Peter Bogdanovich’s debut is a great film that deserves to be studied by film scholars.
Having a blog about film and being, I keep wondering about all these movements often mentioned by real literary professionals. One of those movements was the New Hollywood. Led by some all-time favorites such as Scorsese, Spielberg, De Palma, and Coppola.
To understand its beginnings, we must be aware of the ending of the Hays Code and the case of Freedman v Maryland. Events that put an end to government-operated boards and forbade the banning of films. In other words, a new generation of filmmakers are given freedom of speech. Thus, they could make films like those they’d discovered from overseas.
Which Film Started the Movement
Some may argue that the movement started with Arthur Penn’s Bonnie and Clyde. Others than the sexy Mike Nichols film The Graduate. And Peter Fonda’s Easy Rider is an American classic revered as one of the films that revolutionized Hollywood. After watching this film, I can say that, perhaps, it’s the one that started it all, Peter Bogdanovich’s debut, Targets.
Targets may be considered a masterpiece for the reasons we all agree on. It marks the end of the old horror genre with monsters on a castle. And welcomes a new realistic side of horror. Brilliantly enough, legendary horror hero Boris Karloff himself plays a retiring actor. Giving a meta-commentary on the new direction in the movie business.
Comparisons to Once Upon a Time In Hollywood
It is more interesting to see the comparisons with Once Upon a Time in Hollywood, a film that experts consider one of the first Meta-Modern works. The similarities between DiCaprio’s and Karloff’s characters are evident as both Bogdanovich and Tarantino portray a tired artist while deconstructing horror and Western films. In both cases, the monsters are real. In Once Upon a Time in Hollywood, that meant kids pay more attention to someone like Charles Manson, and in Targets, the kid can become the real monster himself. Like, for example, in real life at the time, Charles Manson.

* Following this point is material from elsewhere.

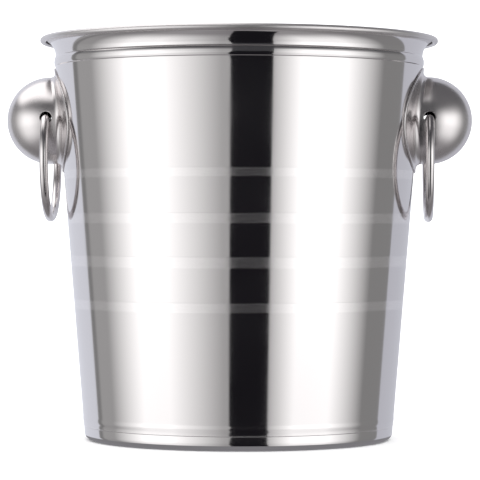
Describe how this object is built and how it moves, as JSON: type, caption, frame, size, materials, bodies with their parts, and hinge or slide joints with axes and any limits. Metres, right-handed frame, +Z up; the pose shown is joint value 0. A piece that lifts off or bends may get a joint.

No more good cowboys winning or fantastic monsters in castles. There’s a new Hollywood with an audience that wants something realistic and a new class of filmmakers inspired by predecessors who didn’t back out from telling a bold story. Hence, Tarantino telling that story in Once Upon a Time in Hollywood 50 years later. Most importantly, Peter Bogdanovich and screenwriter Polly Platt, with the help of Roger Corman, kickstarted the New Hollywood movement by telling a story in real time.
Also a Companion To Bogdanovich’s Sophomore Film
On the other hand, this classic can also work as a companion for Bogdanovich’s follow-up, The Last Picture Show. In The Last Picture Show, the Texas small-town kids succumb to sex. It’s all about their sexual experience as much as it is about them wanting to leave town. In Targets, it’s also about a young man losing his innocence. But rather than succumbing to cougars and sex parties, he succumbs to violence, to kill unsuspecting people, and would’ve been that guy starting a cult, just like Charles Manson.
No matter how we see it, Peter Bogdanovich’s full-length debut is a landmark in American cinema. A film that accurately depicted a true devil and was self-aware that a new wave of filmmakers would approach the industry.